The EC said that its plan includes measures which would seek to restrict groups from trading in valuable minerals in order to fund armed conflicts. The package would bring a certification which would require importers in the EU to show that their supplies of gold, tantalum, tin and tungsten were not sourced from armed groups using forced labour.

The aim of the plan is to restrict the flow of "conflict minerals" gathered from resource-rich but war-torn regions of the world – such as the Congo, where armed groups often force local residents to work in mining and harvesting operations.

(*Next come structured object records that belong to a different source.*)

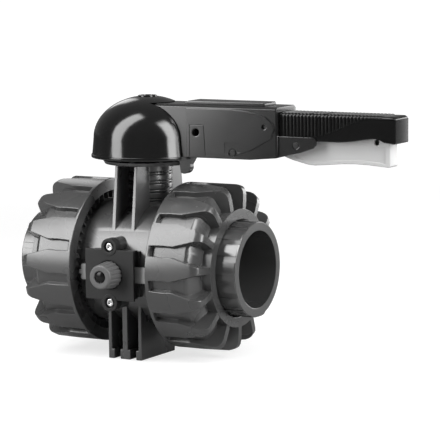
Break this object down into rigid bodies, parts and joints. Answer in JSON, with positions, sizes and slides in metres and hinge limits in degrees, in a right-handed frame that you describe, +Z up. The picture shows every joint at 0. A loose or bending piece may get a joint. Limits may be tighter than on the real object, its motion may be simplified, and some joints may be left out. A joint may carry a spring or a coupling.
{
  "type": "pvc ball valve",
  "caption": "True union ball valve with lobed union nuts, glue sockets, ribbed foot, nut lock and a long lever handle with a squeeze trigger and latch.",
  "frame": {"origin": "middle of the base's underside, halfway between the two threaded inserts and under the stem axis", "axes": "+X along the pipe towards the lever's end, +Y away from the nut lock, +Z up along the stem"},
  "size_m": [0.3948, 0.175, 0.2549],
  "materials": {
    "pvc_body": "satin dark grey PVC",
    "pvc_nut": "satin dark grey PVC",
    "dark_plastic": "satin",
    "black_plastic": "satin",
    "gloss_black": "glossy moulded",
    "grip_plastic": "satin, ribbed",
    "white_plastic": "satin white",
    "light_plastic": "satin light grey",
    "stainless": "turned",
    "brass_insert": "turned",
    "ptfe": "waxy white",
    "seal_rubber": "black rubber"
  },
  "bodies": {
    "housing": {"valve_body": "pvc_body", "base_inserts": "brass_insert", "ball_seat_left": "ptfe", "ball_seat_right": "ptfe", "seat_seal_left": "seal_rubber", "seat_seal_right": "seal_rubber", "seat_carrier": "pvc_body", "carrier_seal": "seal_rubber", "face_seal_left": "seal_rubber", "face_seal_right": "seal_rubber", "lock_housing": "dark_plastic", "lock_screws": "stainless"},
    "connector_left": {"end_connector_left": "pvc_body"},
    "connector_right": {"end_connector_right": "pvc_body"},
    "nut_left": {"union_nut_left": "pvc_nut"},
    "nut_right": {"union_nut_right": "pvc_nut"},
    "knob": {"lock_knob": "light_plastic", "lock_knob_cap": "dark_plastic"},
    "pawl_left": {"lock_pawl_left": "light_plastic"},
    "pawl_right": {"lock_pawl_right": "light_plastic"},
    "lever": {"ball": "pvc_body", "stem": "pvc_body", "stem_seal_lower": "seal_rubber", "stem_seal_upper": "seal_rubber", "lever_arm": "black_plastic", "hub_screw": "stainless", "hub_washer": "stainless", "lever_hood": "gloss_black", "hood_plug": "black_plastic", "arm_top_plate": "black_plastic", "lever_grip": "grip_plastic", "grip_screws": "stainless", "trigger_pin": "dark_plastic", "latch_pin": "dark_plastic", "latch_spring": "stainless"},
    "trigger": {"trigger": "white_plastic"},
    "latch": {"latch_lever": "black_plastic"}
  },
  "joints": [
    {"name": "lever_turn", "type": "hinge", "parent": "housing", "child": "lever", "pos_m": [0, 0, 0.2], "axis": [0, 0, 1], "range_deg": [-90, 0]},
    {"name": "trigger_pull", "type": "hinge", "parent": "lever", "child": "trigger", "pos_m": [0.172, 0, 0.2133], "axis": [0, -1, 0], "range_deg": [0, 10], "stiffness_Nm_per_rad": 0.5, "springref_deg": -17.19},
    {"name": "latch_tilt", "type": "hinge", "parent": "lever", "child": "latch", "pos_m": [0.107, 0, 0.204], "axis": [0, 1, 0], "range_deg": [0, 5.01], "deforming": ["latch_spring"]},
    {"name": "lock_turn", "type": "hinge", "parent": "housing", "child": "knob", "pos_m": [0, -0.085, 0.087], "axis": [0, 1, 0], "range_deg": [0, 90]},
    {"name": "pawl_left_slide", "type": "slide", "parent": "housing", "child": "pawl_left", "axis": [-1, 0, 0], "range_m": [0, 0.004]},
    {"name": "pawl_right_slide", "type": "slide", "parent": "housing", "child": "pawl_right", "axis": [1, 0, 0], "range_m": [0, 0.004]},
    {"name": "union_left_slide", "type": "slide", "parent": "housing", "child": "connector_left", "axis": [-1, 0, 0], "range_m": [0, 0.012]},
    {"name": "union_right_slide", "type": "slide", "parent": "housing", "child": "connector_right", "axis": [1, 0, 0], "range_m": [0, 0.012]},
    {"name": "nut_left_turn", "type": "hinge", "parent": "connector_left", "child": "nut_left", "pos_m": [-0.07, 0, 0.09], "axis": [-1, 0, 0], "range_deg": [0, 1081]},
    {"name": "nut_right_turn", "type": "hinge", "parent": "connector_right", "child": "nut_right", "pos_m": [0.07, 0, 0.09], "axis": [1, 0, 0], "range_deg": [0, 1081]}
  ],
  "couplings": [
    {"joint": "latch_tilt", "follows": "trigger_pull", "ratio": 0.5},
    {"joint": "pawl_left_slide", "follows": "lock_turn", "m_per_rad": 0.00254},
    {"joint": "pawl_right_slide", "follows": "lock_turn", "m_per_rad": 0.00254},
    {"joint": "nut_left_turn", "follows": "union_left_slide", "rad_per_m": 1570.8},
    {"joint": "nut_right_turn", "follows": "union_right_slide", "rad_per_m": 1570.8}
  ]
}
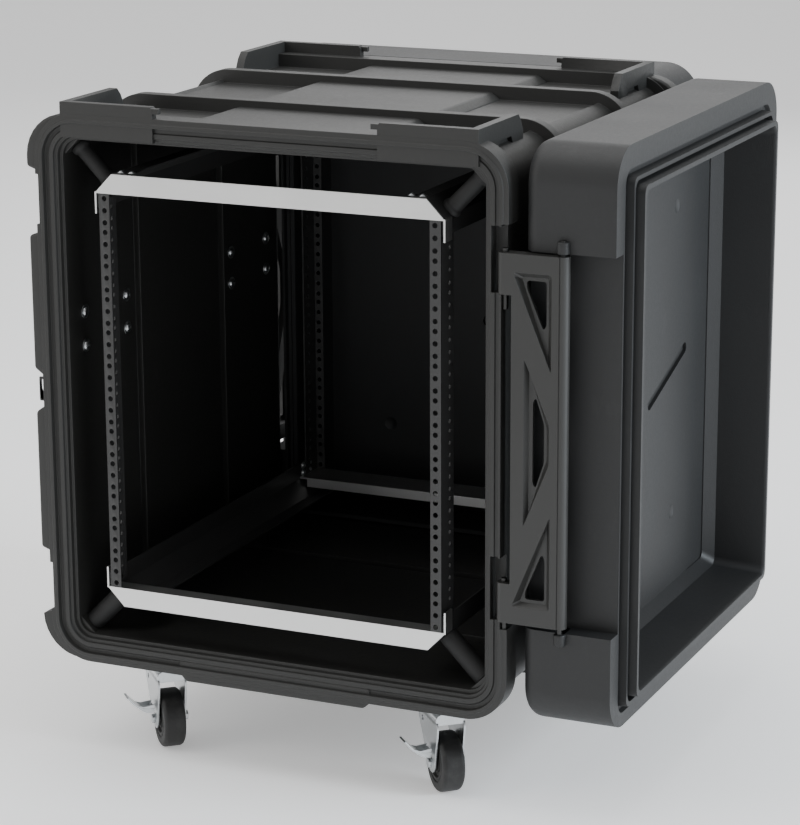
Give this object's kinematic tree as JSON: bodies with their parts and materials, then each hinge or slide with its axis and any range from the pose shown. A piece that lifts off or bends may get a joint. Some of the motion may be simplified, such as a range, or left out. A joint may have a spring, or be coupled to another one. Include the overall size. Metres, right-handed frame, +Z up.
{
  "type": "rack equipment case",
  "caption": "Moulded shock-mount rack case on swivel casters, front door folded open on a two-axis truss hinge, rack frame inside.",
  "frame": {"origin": "on the floor, under the middle of the footprint with the front door folded open", "axes": "+Z up, -Y out of the front opening, +X towards the folded front door"},
  "size_m": [0.833, 0.768, 0.8847],
  "materials": {
    "case_shell": "fine-textured rotationally moulded polyethylene",
    "door_shell": "fine-textured rotationally moulded polyethylene",
    "hinge_plastic": "moulded nylon",
    "grip_rubber": "soft moulded grip",
    "handle_black": "black powder coat",
    "rail_paint": "black powder coat",
    "bare_aluminium": "mill finish, satin",
    "zinc_steel": "bright zinc plate",
    "mount_rubber": "natural rubber",
    "wheel_rubber": "hard rubber tread on a dark hub",
    "steel_pin": "plain steel rod",
    "lock_black": "black coated wire"
  },
  "bodies": {
    "case": {"case_body": "case_shell", "front_lock_loop": "lock_black", "front_hinge_pin_lower": "steel_pin", "front_latch_dish_lower": "zinc_steel", "front_hinge_pin_upper": "steel_pin", "front_latch_dish_upper": "zinc_steel", "rear_lock_loop": "lock_black", "rear_hinge_pin_lower": "steel_pin", "rear_latch_dish_lower": "zinc_steel", "rear_hinge_pin_upper": "steel_pin", "rear_latch_dish_upper": "zinc_steel", "right_front_handle_dish": "handle_black", "rack_rail_front_right": "rail_paint", "rubber_mount_front_right": "mount_rubber", "right_rear_handle_dish": "handle_black", "rack_rail_rear_right": "rail_paint", "rubber_mount_rear_right": "mount_rubber", "side_beam_lower_right": "rail_paint", "side_beam_upper_right": "rail_paint", "left_front_handle_dish": "handle_black", "rack_rail_front_left": "rail_paint", "rubber_mount_front_left": "mount_rubber", "left_rear_handle_dish": "handle_black", "rack_rail_rear_left": "rail_paint", "rubber_mount_rear_left": "mount_rubber", "side_beam_lower_left": "rail_paint", "side_beam_upper_left": "rail_paint", "crossbar_front_lower": "bare_aluminium", "crossbar_front_upper": "bare_aluminium", "crossbar_rear_lower": "bare_aluminium", "crossbar_rear_upper": "bare_aluminium", "caster_plate_front_left": "zinc_steel", "caster_plate_front_right": "zinc_steel", "caster_plate_rear_left": "zinc_steel", "caster_plate_rear_right": "zinc_steel"},
    "front_plate": {"front_hinge_plate": "hinge_plastic"},
    "front_door": {"front_door": "door_shell", "front_door_rod": "steel_pin"},
    "front_upper_latch": {"front_latch_lever_upper": "zinc_steel"},
    "front_lower_latch": {"front_latch_lever_lower": "zinc_steel"},
    "rear_plate": {"rear_hinge_plate": "hinge_plastic"},
    "rear_door": {"rear_door": "door_shell", "rear_door_rod": "steel_pin"},
    "rear_upper_latch": {"rear_latch_lever_upper": "zinc_steel"},
    "rear_lower_latch": {"rear_latch_lever_lower": "zinc_steel"},
    "left_front_handle": {"left_front_handle_bail": "grip_rubber"},
    "left_rear_handle": {"left_rear_handle_bail": "grip_rubber"},
    "right_front_handle": {"right_front_handle_bail": "grip_rubber"},
    "right_rear_handle": {"right_rear_handle_bail": "grip_rubber"},
    "front_left_fork": {"caster_fork_front_left": "zinc_steel"},
    "front_left_wheel": {"caster_wheel_front_left": "wheel_rubber"},
    "front_right_fork": {"caster_fork_front_right": "zinc_steel"},
    "front_right_wheel": {"caster_wheel_front_right": "wheel_rubber"},
    "rear_left_fork": {"caster_fork_rear_left": "zinc_steel"},
    "rear_left_wheel": {"caster_wheel_rear_left": "wheel_rubber"},
    "rear_right_fork": {"caster_fork_rear_right": "zinc_steel"},
    "rear_right_wheel": {"caster_wheel_rear_right": "wheel_rubber"},
    "front_left_brake": {"brake_lever_front_left": "zinc_steel"},
    "front_right_brake": {"brake_lever_front_right": "zinc_steel"}
  },
  "joints": [
    {"name": "front plate swing", "type": "hinge", "parent": "case", "child": "front_plate", "pos_m": [0.2565, -0.375, 0.4997], "axis": [0, 0, 1], "range_deg": [-90, 0]},
    {"name": "front door swing", "type": "hinge", "parent": "front_plate", "child": "front_door", "pos_m": [0.3315, -0.375, 0.4997], "axis": [0, 0, 1], "range_deg": [-180, 0]},
    {"name": "rear plate swing", "type": "hinge", "parent": "case", "child": "rear_plate", "pos_m": [-0.3955, 0.256, 0.4997], "axis": [0, 0, 1], "range_deg": [0, 90]},
    {"name": "rear door swing", "type": "hinge", "parent": "rear_plate", "child": "rear_door", "pos_m": [-0.3955, 0.331, 0.4997], "axis": [0, 0, 1], "range_deg": [0, 180]},
    {"name": "front upper latch turn", "type": "hinge", "parent": "case", "child": "front_upper_latch", "pos_m": [-0.4035, -0.326, 0.7547], "axis": [-1, 0, 0], "range_deg": [0, 90]},
    {"name": "rear upper latch turn", "type": "hinge", "parent": "case", "child": "rear_upper_latch", "pos_m": [0.2645, 0.207, 0.7547], "axis": [1, 0, 0], "range_deg": [0, 90]},
    {"name": "front lower latch turn", "type": "hinge", "parent": "case", "child": "front_lower_latch", "pos_m": [-0.4035, -0.326, 0.2257], "axis": [-1, 0, 0], "range_deg": [0, 90]},
    {"name": "rear lower latch turn", "type": "hinge", "parent": "case", "child": "rear_lower_latch", "pos_m": [0.2645, 0.207, 0.2257], "axis": [1, 0, 0], "range_deg": [0, 90]},
    {"name": "left front handle lift", "type": "hinge", "parent": "case", "child": "left_front_handle", "pos_m": [-0.38885, -0.27, 0.6007], "axis": [0, -1, 0], "range_deg": [-90, 0]},
    {"name": "left rear handle lift", "type": "hinge", "parent": "case", "child": "left_rear_handle", "pos_m": [-0.38885, 0.151, 0.6007], "axis": [0, -1, 0], "range_deg": [-90, 0]},
    {"name": "right front handle lift", "type": "hinge", "parent": "case", "child": "right_front_handle", "pos_m": [0.24985, -0.27, 0.6007], "axis": [0, -1, 0], "range_deg": [0, 15]},
    {"name": "right rear handle lift", "type": "hinge", "parent": "case", "child": "right_rear_handle", "pos_m": [0.24985, 0.151, 0.6007], "axis": [0, -1, 0], "range_deg": [0, 15]},
    {"name": "front_left swivel", "type": "hinge", "parent": "case", "child": "front_left_fork", "pos_m": [-0.2745, -0.304, 0.1147], "axis": [0, 0, 1], "continuous": true},
    {"name": "front_left wheel spin", "type": "hinge", "parent": "front_left_fork", "child": "front_left_wheel", "pos_m": [-0.25443, -0.32629, 0.04], "axis": [0.7431, 0.6691, 0], "continuous": true},
    {"name": "front_left brake press", "type": "hinge", "parent": "front_left_fork", "child": "front_left_brake", "pos_m": [-0.27263, -0.34269, 0.058], "axis": [0.6691, -0.7431, 0], "range_deg": [-25, 0]},
    {"name": "front_right swivel", "type": "hinge", "parent": "case", "child": "front_right_fork", "pos_m": [0.1355, -0.304, 0.1147], "axis": [0, 0, 1], "continuous": true},
    {"name": "front_right wheel spin", "type": "hinge", "parent": "front_right_fork", "child": "front_right_wheel", "pos_m": [0.15557, -0.32629, 0.04], "axis": [0.7431, 0.6691, 0], "continuous": true},
    {"name": "front_right brake press", "type": "hinge", "parent": "front_right_fork", "child": "front_right_brake", "pos_m": [0.13737, -0.34269, 0.058], "axis": [0.6691, -0.7431, 0], "range_deg": [-25, 0]},
    {"name": "rear_left swivel", "type": "hinge", "parent": "case", "child": "rear_left_fork", "pos_m": [-0.2745, 0.185, 0.1147], "axis": [0, 0, 1], "continuous": true},
    {"name": "rear_left wheel spin", "type": "hinge", "parent": "rear_left_fork", "child": "rear_left_wheel", "pos_m": [-0.25443, 0.20729, 0.04], "axis": [-0.7431, 0.6691, 0], "continuous": true},
    {"name": "rear_right swivel", "type": "hinge", "parent": "case", "child": "rear_right_fork", "pos_m": [0.1355, 0.185, 0.1147], "axis": [0, 0, 1], "continuous": true},
    {"name": "rear_right wheel spin", "type": "hinge", "parent": "rear_right_fork", "child": "rear_right_wheel", "pos_m": [0.11543, 0.20729, 0.04], "axis": [-0.7431, -0.6691, 0], "continuous": true}
  ]
}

Among the measures being proposed by the EU are financial incentives to fund investigative efforts on metals suppliers. Small and medium-sized companies which perform "due diligence" checks on where their raw materials are coming from will be named on a "responsible smelters and refiners" list held by a member state. Such checks would be part of a public certification programme backed by the EC.

Other points of the plan include diplomatic efforts to establish policies and agreements with local governments to help ensure that materials are gathered ethically and responsibly.

Such measures have become particularly important for the semiconductor industry, which relies on the raw materials to produce hardware components. Intel, which recently put forth its own conflict-free minerals initiative, said that it welcomed an EU initiative.

"At Intel, we take this matter very seriously. Tackling what initially looked to be a near-impossible challenge several years ago, we are committed to implement systems required to achieve a conflict free supply chain that we have today," Intel EMEA vice president and general manager Christian Morales said in a statement.

"We are conscious it is a long journey which needs the collaborative effort of many to succeed."

Not everyone, however, is sold on the EC's plan. Human rights group Amnesty International said that the proposed measures fall well short of the actions needed to make any real impact in the trading of conflict minerals. In particular, the group blasts the voluntary nature of the provisions.

"Anything short of a mandatory reporting obligation for EU-based companies using and trading natural resources, will fail to prevent Europe from acting as a conflict mineral trading hub," said Amnesty International head of business and human rights Seema Joshi.

"Nor will it ensure that European companies avoid causing or contributing to serious human rights abuses when sourcing from these high-risk areas."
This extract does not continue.